OBJECTIVE – What lies from the line containing "base_housing();" through the line containing "nodes[node].hide_render = nodes[node].hide_viewport"? Print exactly those lines, with both ends, and no others.
-.-.-
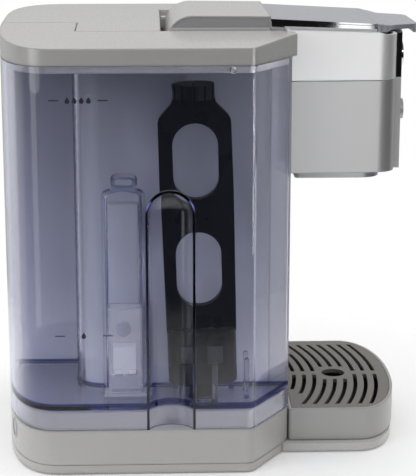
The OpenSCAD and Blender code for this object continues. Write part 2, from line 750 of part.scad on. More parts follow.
function front_top_line(drop) = [for (y = [lid_step_y - 0.3, lid_front_y]) [y, lid_top_z(y) - drop]];

module lid_front_plate() color([0.66, 0.67, 0.7]) difference() {
    union() {
        across(-lid_x, lid_x) polygon(concat(front_top_line(0),
            [[lid_front_y, lid_top_z(lid_front_y) - 1.2],
             [lid_step_y - 0.3, lid_top_z(lid_step_y - 0.3) - 1.2]]));
        across(-lid_x + 1.7, lid_x - 1.7) polygon(concat(front_top_line(1),
            [[lid_front_y, lid_bottom_z(lid_front_y) + 0.2],
             [lid_step_y - 0.3, lid_bottom_z(lid_step_y) + 0.2]]));
    }
    across(-lid_x + 4.2, lid_x - 4.2) polygon([[lid_step_y - 2.8, 300], [lid_front_y + 2.5, 300],
        [lid_front_y + 2.5, lid_top_z(lid_front_y) - 3], [lid_step_y - 2.8, lid_top_z(lid_step_y) - 3.4]]);
    lid_tube_notch();
}

module lid_chrome_bands() color(chrome) both_sides() across(lid_x - 1.6, lid_x + 0.1)
    polygon(concat(front_top_line(1.3), [[lid_front_y, lid_bottom_z(lid_front_y)],
        [lid_step_y - 0.3, lid_bottom_z(lid_step_y)]]));

module lid_handle() color([0.66, 0.67, 0.7]) difference() {
    intersection() {
        // Side profile: root against the front plate, thin grip, turned-down lip
        across(-60, 60) polygon(rounded([[lid_front_y - 0.1, 311.1, 0], [lid_front_y - 0.1, 304.9, 0],
            [-126.5, 304.9, 0], [-126.5, 305.6, 0], [-145.6, 305.6, 0], [-146.6, 302.4, 0.4],
            [-149.6, 302.4, 1], [tip_y, 306.3, 1], [tip_y + 2.6, 308.7, 1.6], [-129, 308.9, 6]], 4));
        // Plan: two steps inward, then a grip with a rounded front
        rise(295, 320) polygon(rounded([[lid_x, lid_front_y - 0.1, 0], [lid_x, -119.6, 0],
            [lid_x - 2.6, -120.2, 0], [lid_x - 3.4, -124.6, 0], [lid_x - 7, -126.4, 1],
            [42, -131, 3], [32, -149.2, 12], [0, tip_y, 150],
            [-32, -149.2, 12], [-42, -131, 3], [-lid_x + 7, -126.4, 1], [-lid_x + 3.4, -124.6, 0],
            [-lid_x + 2.6, -120.2, 0], [-lid_x, -119.6, 0], [-lid_x, lid_front_y - 0.1, 0]], 8));
    }
    block(-50, 50, -125, -119.4, 300, 307);
}

module lid_liner() color(black_plastic) difference() {
    union() {
        block(-50, 50, -110, -9, 302.6, 305.4);
        translate([0, pod_y, 296.6]) cylinder(r = 18.6, h = 6.2);
        both_sides() block(30, 33, -80, -9, 299, 303);
        block(-9, 9, -114.4, -109, 296, 305.4);
    }
    translate([0, pod_y, 290]) cylinder(r = 1.65, h = 30);
    translate([0, pod_y, 295]) cylinder(r = 17.2, h = 4);
}

module lid_latch() color(steel) {
    block(-7, 7, -117, -115.2, 283.6, 304.3);
    block(-7, 7, -118.6, -115.2, 283.6, 285.6);
}

module lid_water_tube() color(hose_white) {
    along_y(0, lid_tube_z, lid_tube_r, pod_y, -19 + lap);
    translate([6, -19, lid_tube_z]) rotate([0, 0, 90]) rotate_extrude(angle = 90) translate([6, 0])
        circle(r = lid_tube_r + elbow_t);
    along_x(-13, lid_tube_z, lid_tube_r, 6 - lap, 49);
}

module upper_needle() color(steel) translate([0, pod_y, 0]) {
    translate([0, 0, 285]) cylinder(r = 1.6, h = 21);
    translate([0, 0, 281]) cylinder(r1 = 0.3, r2 = 1.6, h = 4 + eps);
    translate([0, 0, 305.45]) cylinder(r = 4, h = 0.45);
}

module pod_seal() color([0.75, 0.3, 0.2]) translate([0, pod_y, 0]) difference() {
    translate([0, 0, 290.6]) cylinder(r = 17, h = 8.3);
    translate([0, 0, 290]) cylinder(r = 13.5, h = 10);
}

// ---------- water tank

function flute_r() = (flute_w * flute_w / 4 + flute_d * flute_d) / (2 * flute_d);
// Distance of the flute's axis outside the tank's side face
function flute_centre_out() = flute_r() - flute_d;

module flute(grow, z0) translate([-half_w - flute_centre_out(), 32.1, 0]) {
    translate([0, 0, z0]) cylinder(r = flute_r() + grow, h = flute_top_z - flute_w / 2 - z0);
    translate([0, 0, flute_top_z - flute_w / 2]) sphere(r = flute_r() + grow);
}

module channel_profile(inset) translate([-channel_mid_y, -channel_draft_z]) offset(delta = -inset)
    polygon(rounded([[channel_y0, channel_draft_z - 220, 0], [channel_y1, channel_draft_z - 220, 0],
        [channel_y1, channel_step_z, 6], [channel_neck_y1, channel_step_z, 2],
        [channel_neck_y1, channel_top_z, 5], [channel_neck_y0, channel_top_z, 5],
        [channel_neck_y0, channel_step_z, 2], [channel_y0, channel_step_z, 6]], 4));

// The float channel: a bay in the tank's inner wall with a stepped top, narrower at its face
module channel(inset, depth, draft) translate([tank_inner_x, channel_mid_y, channel_draft_z]) {
    mirror([1, 0, 0]) rotate([90, 0, 90]) linear_extrude(depth, scale = draft, slices = 1)
        channel_profile(inset);
    rotate([90, 0, 90]) linear_extrude(2) channel_profile(inset);
}
module channel_lining() channel(0, channel_d, 0.78);
module channel_recess() channel(tank_wall, channel_d - tank_wall, 0.8);

guide_posts = [[-115.4, 24], [-115.4, 1], [-86, 28], [-86, -12], [-108, -22], [-92, -22]];

module tank_body() color(clear_blue) {
    difference() {
        rise(tank_bottom_z, tank_rim_z) tank_plan();
        // Inside of the tank
        difference() {
            rise(tank_floor_z, tank_rim_z + 1) offset(delta = -tank_wall) tank_plan();
            flute(tank_wall, 0);
            channel_lining();
        }
        // Hollow under the floor
        difference() {
            rise(tank_bottom_z - 1, tank_floor_z - tank_floor_t) offset(delta = -tank_wall) tank_plan();
            flute(tank_wall, 0);
            channel_lining();
            translate([valve_x, valve_y, tank_bottom_z + 1]) cylinder(r = boss_r, h = 30);
        }
        flute(0, 0);
        channel_recess();
        translate([valve_x, valve_y, 30]) cylinder(r = 5.6, h = 13);
        translate([valve_x, valve_y, 40]) cylinder(r = 3.4, h = 20);
        translate([valve_x, valve_y, 47]) cylinder(r = 7, h = 20);
        along_x(-10.5, 288.2, 1.6, -half_w - 2, -half_w + 8);
    }
    for (p = guide_posts) translate([p.x, p.y, tank_floor_z - 1]) {
        cylinder(r = 2, h = 29);
        translate([0, 0, 29]) sphere(r = 2);
    }
}

// Filter pieces are drawn upright on the tank's floor, then leaned
module filter_frame() translate([valve_x, valve_y, filter_foot_z]) rotate([-filter_lean, 0, 0]) children();

module capsule(r) {
    for (s = [-1, 1]) translate([0, s * (24.6 - 11)]) circle(r = r);
    translate([-r, -(24.6 - 11)]) square([2 * r, 2 * (24.6 - 11)]);
}

module filter_handle() color(black_plastic) filter_frame() {
    across(-4, 4) difference() {
        polygon(rounded([[-24.8, cup_z1 + 0.2, 0], [24.8, cup_z1 + 0.2, 0], [25.8, 150, 0],
            [25.3, 201, 8], [15, 212, 4], [15, handle_top_z, 0], [-15, handle_top_z, 0],
            [-15, 212, 4], [-25.3, 201, 8], [-25.8, 150, 0]]));
        for (z = [66.9, 144.1]) translate([0, z + 15.8]) {
            circle(r = 15.8);
            translate([0, 22]) circle(r = 15.8);
            translate([-15.8, 0]) square([31.6, 22]);
        }
    }
    // Cap that closes the cup
    rise(cup_z1 + 0.1, cup_z1 + 3) capsule(11);
    rise(cup_z1 - 3, cup_z1 + 0.2) capsule(9.1);
    translate([0, 0, handle_top_z - eps]) cylinder(r = 4, h = dial_h - 3);
}

module filter_cup() color([0.2, 0.2, 0.22]) filter_frame() difference() {
    union() {
        rise(cup_z0, cup_z1) capsule(11);
        translate([0, 0, 0.2]) cylinder(r = 8, h = cup_z0);
    }
    rise(cup_z0 + 2, cup_z1 + 1) capsule(9.4);
    translate([0, 0, -1]) cylinder(r = 6.4, h = 30);
    for (s = [-1, 1]) translate([-20, s * 9 - 5.5, 26]) cube([40, 11, 13]);
}

module filter_cartridge() color([0.3, 0.3, 0.3]) filter_frame() rise(cup_z0 + 2.2, cup_z1 - 6) capsule(9.1);

module filter_dial() color(black_plastic) filter_frame() difference() {
    translate([0, 0, handle_top_z + 0.3]) cylinder(r = dial_r, h = dial_h);
    translate([0, 0, handle_top_z - 1]) cylinder(r = 4.06, h = dial_h - 2 + 0.4);
    for (k = [0:11]) rotate([0, 0, 30 * k]) translate([dial_r, 0, handle_top_z - 1])
        cylinder(r = 1.2, h = dial_h + 5);
    translate([-10, -0.7, handle_top_z + dial_h - 0.5]) cube([9, 1.4, 3]);
}

module float_cage() color([0.8, 0.82, 0.9, 0.5]) difference() {
    union() {
        block(cage_x0, cage_x1, cage_y0, cage_y1, cage_z0 - eps, cage_z1);
        block(cage_x0 - 2, cage_x1, cage_y0 - 3, cage_y1 + 3, tank_floor_z + 0.2, tank_floor_z + 2.2);
        block(cage_x0 + 2, cage_x1, cage_y0 + 2, cage_y1 - 2, tank_floor_z + 0.2, cage_z0);
    }
    block(cage_x0 + cage_wall, cage_x1 - cage_wall, cage_y0 + cage_wall, cage_y1 - cage_wall,
        float_rest_z - 0.2, cage_z1 - cage_wall);
    along_x(65.3, 100.8, 5.3, cage_x0 - 5, cage_x0 + 4);
    for (s = [0, 1]) block(cage_x0 + 3, cage_x1 - 3, cage_y0 + 3 + s * 12, cage_y0 + 9 + s * 12,
        cage_z1 - 4, cage_z1 + 4);
    for (s = [0, 1]) block(cage_x0 - 4, cage_x0 + 4, cage_y0 + 4 + s * 10, cage_y0 + 10 + s * 10,
        float_rest_z - 0.2, float_rest_z + 4);
}

module float_block() color([0.95, 0.95, 0.93]) difference() {
    block(cage_x0 + cage_wall + 0.8, cage_x1 - cage_wall - 0.8, 56.9, 73.1, float_rest_z, float_rest_z + float_h);
    block(cage_x0 + cage_wall + 3, cage_x1 - cage_wall - 3, 60, 70, float_rest_z - 1, float_rest_z + 6);
}

module valve_poppet() color([0.9, 0.9, 0.88]) translate([valve_x, valve_y, 0]) {
    translate([0, 0, poppet_z - 0.3]) cylinder(r = 5.2, h = 2.6);
    translate([0, 0, 38]) cylinder(r = 1.8, h = poppet_z - 38);
    translate([0, 0, 37.4]) cylinder(r = 4, h = 1.2);
}

module valve_spring() color(steel) translate([valve_x, valve_y, 38.7]) difference() {
    cylinder(r = 3.1, h = 4.2);
    translate([0, 0, -1]) cylinder(r = 2.1, h = 8);
}

module tank_lid() color(warm_grey) {
    difference() {
        intersection() {
            rise(cover_bottom_z, crown_z + 5) tank_lid_plan();
            under_crown();
        }
        intersection() {
            rise(cover_bottom_z - 1, crown_z + 5) offset(delta = -cover_t) tank_lid_plan();
            under_crown(cover_t);
        }
    }
    // Lip that drops inside the tank's rim
    intersection() {
        rise(tank_rim_z - 5, crown_z) difference() {
            offset(delta = -tank_wall - gap) tank_plan();
            offset(delta = -tank_wall - gap - 2) tank_plan();
        }
        under_crown(1);
    }
}

// ---------- drip tray

module drip_tray() color(warm_grey) difference() {
    rise(tray_bottom_z, tray_top_z) tray_plan();
    rise(tray_bottom_z + 3, plate_step_z + 1) offset(delta = -6) tray_plan();
    rise(plate_step_z, tray_top_z + 1) offset(delta = -tray_rim_t) tray_plan();
}

// One slot, an arc of the ring of radius r, as far as x = reach each side and clear of x = inner
module slot(r, inner, reach) intersection() {
    translate([0, slot_centre_y]) difference() {
        circle(r = r + slot_w / 2, $fn = 360);
        circle(r = r - slot_w / 2, $fn = 360);
    }
    both_sides() translate([inner, -200]) square([reach - inner, 150]);
}

module drip_plate() color([0.62, 0.6, 0.58]) difference() {
    rise(plate_step_z + 0.2, tray_top_z - 0.1) offset(delta = -tray_rim_t - 0.3) tray_plan();
    rise(20, 40) for (k = [0:8]) slot(slot_first_r - slot_pitch * k, k > 2 && k < 6 ? 15 : 4, slot_reach[k]);
    translate([0, drain_y, 20]) cylinder(r = drain_d / 2, h = 20);
}

base_housing();
bottom_plate();
rubber_feet();
base_screws();
tank_inlet();
screw_cap();
cord_gland();
tray_shelf();
side_shell();
inner_wall();
front_column();
top_cover();
head_lower_housing();
head_upper_housing();
head_bottom_pan();
front_plate_lower();
front_plate_upper();
brew_button_ring();
indicator_lenses();
button_board();
head_deck();
lid_hinge_pins();
pod_holder();
lower_needle();
outlet_spout();
water_pump();
boiler();
boiler_thermostat();
cold_hose();
pump_hose();
hot_hose();
control_board();
float_sensor();
brew_button();
size_button_small();
size_button_medium();
size_button_large();
power_button();
lid_rear_cover();
lid_front_plate();
lid_chrome_bands();
lid_side_panels();
lid_handle();
lid_liner();
lid_latch();
lid_water_tube();
upper_needle();
pod_seal();
tank_body();
filter_handle();
filter_cup();
filter_cartridge();
float_cage();
valve_spring();
tank_lid();
filter_dial();
float_block();
valve_poppet();
drip_tray();
drip_plate();
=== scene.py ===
"""Pod coffee machine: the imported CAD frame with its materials, printed marks and fine detail."""
import math

import bmesh
import bpy
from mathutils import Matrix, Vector


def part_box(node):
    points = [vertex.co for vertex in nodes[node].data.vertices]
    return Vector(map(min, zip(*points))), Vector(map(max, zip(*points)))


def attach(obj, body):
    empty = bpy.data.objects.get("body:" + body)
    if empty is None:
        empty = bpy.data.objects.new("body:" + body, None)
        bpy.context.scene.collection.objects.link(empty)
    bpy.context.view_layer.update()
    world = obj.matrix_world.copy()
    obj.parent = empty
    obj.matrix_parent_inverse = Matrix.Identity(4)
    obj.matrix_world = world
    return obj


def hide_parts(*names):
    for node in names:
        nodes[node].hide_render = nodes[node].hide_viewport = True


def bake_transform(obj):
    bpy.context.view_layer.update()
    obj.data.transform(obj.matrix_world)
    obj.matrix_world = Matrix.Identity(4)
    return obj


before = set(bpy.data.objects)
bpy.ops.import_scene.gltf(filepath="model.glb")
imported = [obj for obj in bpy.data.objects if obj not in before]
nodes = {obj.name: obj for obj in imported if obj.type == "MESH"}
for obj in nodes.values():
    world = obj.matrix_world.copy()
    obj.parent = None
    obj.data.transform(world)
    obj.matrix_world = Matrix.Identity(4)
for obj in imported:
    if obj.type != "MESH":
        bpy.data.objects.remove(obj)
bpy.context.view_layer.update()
scene = bpy.context.scene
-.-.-
ANSWER TO THIS PROBLEM –
base_housing();
bottom_plate();
rubber_feet();
base_screws();
tank_inlet();
screw_cap();
cord_gland();
tray_shelf();
side_shell();
inner_wall();
front_column();
top_cover();
head_lower_housing();
head_upper_housing();
head_bottom_pan();
front_plate_lower();
front_plate_upper();
brew_button_ring();
indicator_lenses();
button_board();
head_deck();
lid_hinge_pins();
pod_holder();
lower_needle();
outlet_spout();
water_pump();
boiler();
boiler_thermostat();
cold_hose();
pump_hose();
hot_hose();
control_board();
float_sensor();
brew_button();
size_button_small();
size_button_medium();
size_button_large();
power_button();
lid_rear_cover();
lid_front_plate();
lid_chrome_bands();
lid_side_panels();
lid_handle();
lid_liner();
lid_latch();
lid_water_tube();
upper_needle();
pod_seal();
tank_body();
filter_handle();
filter_cup();
filter_cartridge();
float_cage();
valve_spring();
tank_lid();
filter_dial();
float_block();
valve_poppet();
drip_tray();
drip_plate();
=== scene.py ===
"""Pod coffee machine: the imported CAD frame with its materials, printed marks and fine detail."""
import math

import bmesh
import bpy
from mathutils import Matrix, Vector


def part_box(node):
    points = [vertex.co for vertex in nodes[node].data.vertices]
    return Vector(map(min, zip(*points))), Vector(map(max, zip(*points)))


def attach(obj, body):
    empty = bpy.data.objects.get("body:" + body)
    if empty is None:
        empty = bpy.data.objects.new("body:" + body, None)
        bpy.context.scene.collection.objects.link(empty)
    bpy.context.view_layer.update()
    world = obj.matrix_world.copy()
    obj.parent = empty
    obj.matrix_parent_inverse = Matrix.Identity(4)
    obj.matrix_world = world
    return obj


def hide_parts(*names):
    for node in names:
        nodes[node].hide_render = nodes[node].hide_viewport = True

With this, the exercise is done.